We tend to think that opposition within the Abrahamic religions to the teaching of evolution and sex education in schools is driven by Christians and Muslims, and that the Jewish religion is more flexible in its ability to interpret its scriptures and thus has no problems with either.
My first realization that this was not true was when I was hired over a decade ago to evaluate to the science curriculum at the Jewish day schools in the Cleveland area and suggest ways that it could be improved. In order to learn what they did, I visited the various schools and talked to the science teachers and administrators and looked at the textbooks and curriculum they used.
The schools run by the Reform branch of Judaism seemed to have few major problems with those topics and seemed to take an attitude similar to what one finds in liberal Christian circles. But the Orthodox schools, and to a lesser extent the Conservative ones, were conflicted. In addition to the problem of high turnover because many of their teachers were part-timers who left when they got better paying jobs or their spouses moved, the schools had serious problems with the ‘controversial’ nature of some of the science material.
The teachers told me that when it was time to teach evolution, they would not do it themselves but would call in the resident rabbi so that he could teach a ‘kosher version’ (my phrase, not theirs) of the material that did not contravene rabbinical doctrine.
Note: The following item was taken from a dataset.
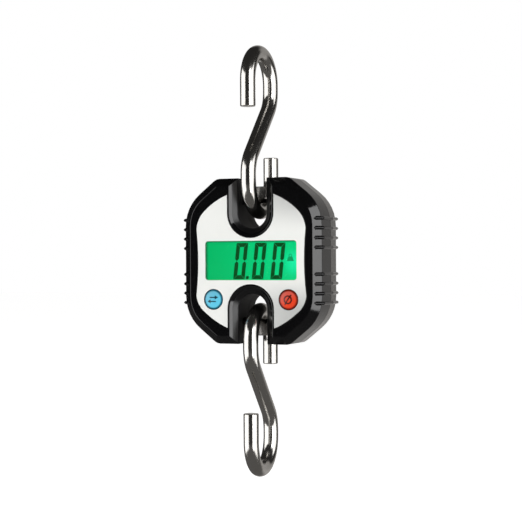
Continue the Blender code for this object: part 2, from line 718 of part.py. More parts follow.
def make_load_cell():
    """A one-piece steel frame: a bar for each hook, joined by a thin neck that bends under load."""
    neck = CELL_NECK_HALF_WIDTH
    right = [
        (CELL_HALF_WIDTH, -CELL_HALF_HEIGHT), (CELL_HALF_WIDTH, -13.5 * MM),
        (neck + 2 * MM, -9.5 * MM), (neck, -7.0 * MM), (neck, 7.0 * MM), (neck + 2 * MM, 9.5 * MM),
        (CELL_HALF_WIDTH, 13.5 * MM), (CELL_HALF_WIDTH, CELL_HALF_HEIGHT),
    ]
    holes = []
    for end in SIDES:
        half_ring = arc((0, PASSAGE_CENTRE_Z), CELL_WINDOW_RADIUS, pi, 2 * pi, 14)
        top = [(CELL_WINDOW_RADIUS, CELL_BAR_BOTTOM), (-CELL_WINDOW_RADIUS, CELL_BAR_BOTTOM)]
        holes.append([(x, end * z) for x, z in half_ring + top])
    holes += [circle((side * CELL_SCREW_X, CELL_SCREW_Z), 1.4 * MM, 12) for side in SIDES]
    cell = prism("load_cell", [mirrored_x(right)] + holes, CELL_FRONT, CELL_BACK, POLISHED_STEEL)

    # The bars' edges are rounded where the hooks bear on them.
    reach = 1.0 * MM
    round_y = CELL_BACK - CELL_BAR_ROUNDING
    round_z = CELL_BAR_BOTTOM + CELL_BAR_ROUNDING
    corner = arc((round_y, round_z), CELL_BAR_ROUNDING, -pi / 2, 0, 5)
    corner += [(CELL_BACK + reach, round_z), (CELL_BACK + reach, CELL_BAR_BOTTOM - reach),
               (round_y, CELL_BAR_BOTTOM - reach)]
    for depth in SIDES:
        for end in SIDES:
            outline = [(depth * y, end * z) for y, z in corner]
            cut(cell, "rounding", prism("edge", [outline], -CELL_WINDOW_RADIUS, CELL_WINDOW_RADIUS, view=SIDE_VIEW))
    cut(
        cell, "neck",
        box("neck", (-CELL_HALF_WIDTH - MM, CELL_NECK_BACK, -12.5 * MM),
            (CELL_HALF_WIDTH + MM, CELL_BACK + MM, 12.5 * MM)),
    )
    gauge_front = CELL_NECK_BACK + GAP
    gauges = [
        box(f"strain_gauge_{word}", (side * 3.6 * MM - 2.4 * MM, gauge_front, -4.5 * MM),
            (side * 3.6 * MM + 2.4 * MM, gauge_front + GAP, 4.5 * MM), FOIL)
        for word, side in (("left", -1), ("right", 1))
    ]
    screws = [
        make_screw(f"load_cell_screw_{word}", side * CELL_SCREW_X, CELL_SCREW_Z,
                   (CELL_BACK + GAP, 5.9 * MM), -9.5 * MM, 2.2 * MM, 1.0 * MM)
        for word, side in (("left", -1), ("right", 1))
    ]
    return [cell] + gauges + screws


def smooth_route(points, steps=4):
    """Points on a smooth curve through a route's points, several to each stretch."""
    places = [Vector([value * MM for value in point]) for point in points]
    padded = [2 * places[0] - places[1]] + places + [2 * places[-1] - places[-2]]
    route = []
    for before, start, end, after in zip(padded, padded[1:], padded[2:], padded[3:]):
        for step in range(steps):
            t = step / steps
            route.append(
                0.5 * (2 * start + (end - before) * t + (2 * before - 5 * start + 4 * end - after) * t * t
                       + (3 * start - before - 3 * end + after) * t ** 3)
            )
    return route + [places[-1]]


def make_leads():
    """The strain gauges' lead and the two battery wires, soldered to the back of the board."""
    gauge_route = [(-6.4, -0.55, 0), (-9.5, -0.6, 0.6), (-12.5, -2.0, 1.2), (-15.0, -4.0, 1.6), (-16.5, -5.8, 1.6)]
    red_route = [(24.7, -1.3, BATTERY_Z / MM), (25.6, -2.6, 6.4), (28.0, -3.6, 7.4), (29.5, -5.8, 7.6)]
    black_route = [(24.7, -1.3, -BATTERY_Z / MM), (25.6, -2.6, -6.0), (28.0, -3.6, -6.6), (29.5, -5.8, -6.8)]
    return [
        wire("gauge_lead", smooth_route(gauge_route), 0.35 * MM, GREY_WIRE),
        wire("battery_wire_red", smooth_route(red_route), 0.5 * MM, RED_WIRE),
        wire("battery_wire_black", smooth_route(black_route), 0.5 * MM, BLACK_WIRE),
    ]


# ---------------------------------------------------------------- batteries and contacts

def make_batteries():
    pieces = []
    body_end = BATTERY_NUB_END - 0.8 * MM
    profile = [
        (0, BATTERY_NUB_END), (1.9 * MM, BATTERY_NUB_END), (1.9 * MM, body_end),
        (BATTERY_RADIUS - 0.5 * MM, body_end), (BATTERY_RADIUS, body_end - 0.5 * MM),
        (BATTERY_RADIUS, body_end - BATTERY_BODY_LENGTH + 0.5 * MM),
        (BATTERY_RADIUS - 0.5 * MM, body_end - BATTERY_BODY_LENGTH), (0, body_end - BATTERY_BODY_LENGTH),
    ]
    for number, side in ((1, 1), (2, -1)):
        centre = (0, BATTERY_Y, side * BATTERY_Z)
        pieces.append(turned(f"battery_{number}", profile, centre, (side, 0, 0), BATTERY_WRAP))

        spring_start = CONTACT_INNER_X - GAP - SPRING_WIRE_RADIUS
        spring_end = BATTERY_BODY_LENGTH - body_end + GAP + SPRING_WIRE_RADIUS
        count = SPRING_TURNS * 10
        coil = []
        for step in range(count + 1):
            angle = 2 * pi * step / 10
            x = spring_start + (spring_end - spring_start) * step / count
            coil.append((-side * x, BATTERY_Y + SPRING_RADIUS * cos(angle),
                         side * BATTERY_Z + SPRING_RADIUS * sin(angle)))
        pieces.append(wire(f"battery_spring_{number}", coil, SPRING_WIRE_RADIUS, SPRING_STEEL, 6))
    return pieces


def make_contacts():
    outer = CONTACT_INNER_X + CONTACT_THICKNESS
    low_y, high_y = 2.6 * MM, 10.9 * MM
    bridge = box("bridge_contact", (-outer, low_y, -9.6 * MM), (-CONTACT_INNER_X, high_y, 9.6 * MM), SPRING_STEEL)
    pieces = [bridge]
    for word, side in (("positive", 1), ("negative", -1)):
        middle = side * BATTERY_Z
        plate = box(
            f"{word}_contact", (CONTACT_INNER_X, low_y, middle - 4.0 * MM), (outer, high_y, middle + 4.0 * MM),
            SPRING_STEEL,
        )
        tail = box("tail", (CONTACT_INNER_X + 0.02 * MM, -0.7 * MM, middle - 1.0 * MM),
                   (outer - 0.02 * MM, low_y + 0.5 * MM, middle + 1.0 * MM))
        add(plate, "tail", tail)
        pieces.append(plate)
    return pieces


# ---------------------------------------------------------------- hooks

def hook_points(outer_tip):
    """The centre line of an S-hook above the case, from its outer tip to its inner tip; outer_tip is straight rod."""
    bend = HOOK_BEND_RADIUS
    outer_z = HOOK_PIVOT_Z + HOOK_BEND_SPACING
    blend_lower_z = HOOK_PIVOT_Z + HOOK_STRAIGHT
    blend_upper_z = outer_z - HOOK_STRAIGHT
    lean = asin(2 * bend / (blend_upper_z - blend_lower_z))
    points = [(-bend, outer_z - outer_tip), (-bend, outer_z - outer_tip / 2)]
    points += arc((0, outer_z), bend, pi, 0, 16)
    points += arc((0, blend_upper_z), bend, 0, -lean, 4)
    points += arc((0, blend_lower_z), bend, pi - lean, pi, 4)
    points += arc((0, HOOK_PIVOT_Z), bend, pi, 2 * pi, 16)
    points += [(bend, HOOK_PIVOT_Z + HOOK_INNER_TIP_RISE / 2), (bend, HOOK_PIVOT_Z + HOOK_INNER_TIP_RISE)]
    return [Vector((0, y, z)) for y, z in points]


def make_hooks():
    upper_points = hook_points(UPPER_HOOK_TIP)
    turn = Matrix.Rotation(LOWER_HOOK_TURN, 3, "Z")
    lower_points = [turn @ Vector((0, point.y, -point.z)) for point in hook_points(LOWER_HOOK_TIP)]
    upper = wire("upper_hook", upper_points, HOOK_ROD_RADIUS, POLISHED_STEEL, 12)
    lower = wire("lower_hook", lower_points, HOOK_ROD_RADIUS, POLISHED_STEEL, 12)
    return upper, lower


# ---------------------------------------------------------------- assembly

def joint_empty(name, place, parent=None):
    empty = bpy.data.objects.new(name, None)
    PARTS.objects.link(empty)
    empty.location = place
    if parent:
        attach([empty], parent)
    return empty


def attach(pieces, parent):
    """Hangs pieces from a parent and leaves them where they are."""
    bpy.context.view_layer.update()
    for piece in pieces:
        piece.parent = parent
        piece.matrix_parent_inverse = parent.matrix_world.inverted()
    bpy.context.view_layer.update()


def shade(obj):
    if obj.type == "MESH":
        obj.data.shade_smooth()
        obj.data.set_sharp_from_angle(angle=radians(30))


def build():
    upper_hook, lower_hook = make_hooks()
    hang_point = joint_empty("hang_point", (0, 0, HOOK_PIVOT_Z + HOOK_BEND_SPACING + HOOK_BEND_RADIUS))
    case_swing = joint_empty("case_swing", (0, 0, HOOK_PIVOT_Z), hang_point)
    lower_swing = joint_empty("lower_hook_swing", (0, 0, -HOOK_PIVOT_Z), case_swing)
    door_hinge = joint_empty("battery_door_hinge", DOOR_HINGE, case_swing)

    fixed = [make_front_case(), make_rear_case()] + make_display() + make_board() + make_load_cell()
    fixed += make_leads() + make_batteries() + make_contacts()
    for number, (x, z) in enumerate(four_corners(), 1):
        fixed.append(
            make_screw(f"case_screw_{number}", x, z, SCREW_HEAD_Y, -7.0 * MM, 2.6 * MM, SCREW_SHAFT_RADIUS)
        )
    for word, side, material in (("unit", -1, BLUE_BUTTON), ("tare", 1, RED_BUTTON)):
        press = joint_empty(f"{word}_button_press", (side * BUTTON_X, -15.0 * MM, BUTTON_Z), case_swing)
        moving, still = make_button(word, side, material)
        attach(moving, press)
        fixed += still

    attach([upper_hook], hang_point)
    attach([lower_hook], lower_swing)
    attach([make_battery_door()], door_hinge)
    attach(fixed, case_swing)
    for obj in PARTS.objects:
        shade(obj)


build()
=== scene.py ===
"""Looks of a digital hanging fish scale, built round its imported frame.

Metres, +Z up, display facing -Y. Every piece rides on the body that carries it.
"""

import json
from math import asin, cos, hypot, pi, radians, sin, tan

import bmesh
import bpy
from bpy.props import FloatProperty, FloatVectorProperty, PointerProperty
from mathutils import Matrix, Vector

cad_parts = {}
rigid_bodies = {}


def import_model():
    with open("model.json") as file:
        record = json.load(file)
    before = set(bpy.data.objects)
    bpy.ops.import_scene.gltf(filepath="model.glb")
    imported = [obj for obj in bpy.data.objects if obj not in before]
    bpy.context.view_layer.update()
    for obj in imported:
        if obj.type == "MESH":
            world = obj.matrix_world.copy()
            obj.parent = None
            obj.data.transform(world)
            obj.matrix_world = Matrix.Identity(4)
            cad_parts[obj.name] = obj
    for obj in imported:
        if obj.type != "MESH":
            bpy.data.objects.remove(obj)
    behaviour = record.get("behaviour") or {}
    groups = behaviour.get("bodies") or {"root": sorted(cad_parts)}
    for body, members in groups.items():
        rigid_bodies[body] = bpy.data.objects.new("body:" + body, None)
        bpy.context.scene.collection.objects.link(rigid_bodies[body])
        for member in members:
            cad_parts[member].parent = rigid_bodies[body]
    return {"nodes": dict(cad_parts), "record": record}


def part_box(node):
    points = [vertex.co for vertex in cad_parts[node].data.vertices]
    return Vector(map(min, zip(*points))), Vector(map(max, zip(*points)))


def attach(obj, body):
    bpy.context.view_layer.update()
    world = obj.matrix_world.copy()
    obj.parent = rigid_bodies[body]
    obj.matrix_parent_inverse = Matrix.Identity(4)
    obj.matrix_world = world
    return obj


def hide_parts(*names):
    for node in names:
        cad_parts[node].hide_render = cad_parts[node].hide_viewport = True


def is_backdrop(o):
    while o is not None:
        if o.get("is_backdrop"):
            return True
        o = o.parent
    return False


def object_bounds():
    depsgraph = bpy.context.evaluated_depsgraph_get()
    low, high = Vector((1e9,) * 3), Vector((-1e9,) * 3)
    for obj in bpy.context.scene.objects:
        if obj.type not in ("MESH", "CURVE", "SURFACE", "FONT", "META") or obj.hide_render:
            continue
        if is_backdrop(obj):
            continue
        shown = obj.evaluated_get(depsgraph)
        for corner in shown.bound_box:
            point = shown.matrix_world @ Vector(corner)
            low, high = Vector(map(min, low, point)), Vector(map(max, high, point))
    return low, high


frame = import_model()

bl_info = {
    "name": "Hanging Fish Scale",
    "version": (1, 0, 0),
    "blender": (4, 5, 0),
    "location": "View3D > Sidebar > Fish Scale",
    "description": "Finishes every piece of a digital hanging scale and sets up its studio",
    "category": "Object",
}

MM = 0.001
BUTTONS = ("unit", "tare")
ALL_ROUND = 48
WELD = 0.04 * MM
RIB_FLOOR = 35.2 * MM
RIBS_END = 23 * MM
PASSAGE_REACH = 8.3 * MM
BEVEL_REACH = 10.6 * MM
PASSAGE_CENTRE = 25.1 * MM
SEGMENT_GAP = 0.07 * MM
SEGMENT_DEPTH = 0.06 * MM
WHITE = (1.0, 1.0, 1.0)
BLACK = (0.0, 0.0, 0.0)


def linear(red, green, blue):
    """A colour picked on a screen, as the linear values that a shader takes."""
    return tuple(
        channel / 12.92 if channel <= 0.04045 else ((channel + 0.055) / 1.055) ** 2.4
        for channel in (red / 255, green / 255, blue / 255)
    )


# ---------------------------------------------------------------- settings

def length(name, description, default, least=0.0):
    return FloatProperty(name=name, description=description, default=default, min=least, subtype="DISTANCE",
                         unit="LENGTH")


def turn(name, description, default):
    return FloatProperty(name=name, description=description, default=radians(default), subtype="ANGLE",
                         unit="ROTATION")


def colour(name, description, *screen_values):
    return FloatVectorProperty(name=name, description=description, default=linear(*screen_values), size=3,
                               min=0, max=1, subtype="COLOR")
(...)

What I found most startling was looking at the science textbooks and finding that they had some pages stapled together. When I asked why, the head of one school told me that she personally had to go through all the science textbooks and do this in order to hide pages that dealt with controversial material so that students would not see images or content that was objectionable. To her credit, she seemed kind of embarrassed at having to admit this.
It turns out that this is a problem in the Israeli education system as well. I had not realized that in that country, evolution was not required to be taught in schools but was an optional subject. That policy has changed just recently but it will be taught in an ambivalent way, using language that will be familiar to those in the US who went through the evolution wars with its “It’s only a theory!” and “Teach the controversy!” nonsense.
You might think that up until now, all of Israel’s public high school students studied evolution, and that its study had only been only optional for younger students – but that isn’t true.
Evolution was an optional part of high school the biology curriculum and, just like with middle school students, most high school students were never taught it.
But now all that will apparently change.
Professor Nava Ben-Zvi,, the chairwoman of the professional advisory committee – which has several Zionist Orthodox members – expressed both the need to teach evolution while at the same couching that need in way that presents evolution almost as an unproved theory rather than the empirically-based fact-supported science that it actually is – an indication of how prominent Dark Ages religion and Dark Ages science still is in a country that ironically was founded largely by secular Jews who had rejected that religion and its superstitions. [My italics-MS]
So Israeli science education policies in these areas seem to be actually more regressive than what we have in US public schools.
It is not possible to have a god-based religion that does not have problems with at least some aspects of science, which reflects the fundamental incompatibility between science and religion. This is because at some level, god-based religions have to believe in the existence of the supernatural and this is anathema to science because you just cannot reconcile science with the existence of supernatural forces. The only way to avoid open conflict is for religions to abandon doctrines that obviously conflict with science but religions are only willing to go so far in doing so. After that they pretend that the deeper and irreconcilable conflicts do not exist.